Independiente del Valle
- Full name: Dragonas Independiente del Valle
- Nickname(s): Dragonas (Dragons)
- Founded: 2022; 3 years ago
- Ground: Estadio Banco Guayaquil Quito, Ecuador
- Capacity: 12,000
- Chairman: Franklin Tello Núñez
- Manager: Gustavo Pineda
- League: Superliga Femenina
- 2025: Superliga Femenina, Champions
- Website: www.independientedelvalle.com
| Home colours | Away colours | Third colours |

= Independiente del Valle Femenino =

Association football club in Ecuador

Dragonas Independiente del Valle, known simply as Independiente del Valle and Dragonas IDV, is an Ecuadorian women's football club based in Sangolquí, which plays at Estadio Banco Guayaquil.
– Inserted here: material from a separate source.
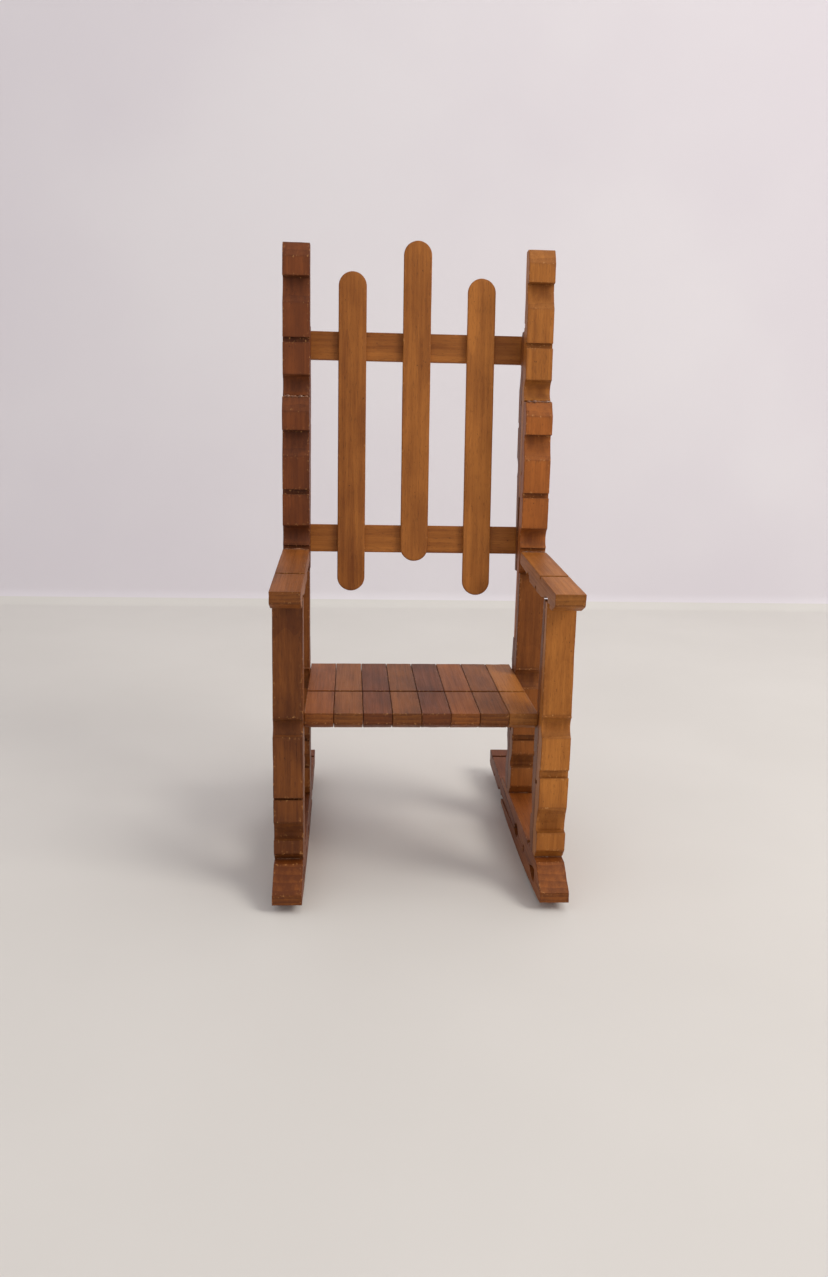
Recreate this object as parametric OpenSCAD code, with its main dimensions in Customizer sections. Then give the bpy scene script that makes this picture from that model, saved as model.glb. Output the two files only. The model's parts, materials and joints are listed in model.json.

The team is the women's football section of the Independiente del Valle and currently play in the Superliga Femenina, the top-flight women's football league in the country.

==History==
The women's football section of Independiente del Valle was established in 2022, in partnership with Universidad San Francisco. IDV became the country's first fully professional women's club. The team played directly in the first division and reached the championship final, where it lost to Club Ñañas (0-0, 1-3), who had finished behind the Dragonas during the regular season. This runner-up finish nevertheless earned the club a ticket to the 2022 Copa Libertadores Femenina, to be played in Ecuador.

During this Copa Libertadores, the Dragonas lost their first match 1-3 to the Chilean side Club Universidad de Chile, and were then swept aside 7-0 by the eventual tournament winners, Brazil's Palmeiras. They nevertheless earned their first victory in the third group match against Paraguay's Libertad-Limpeño (1-0).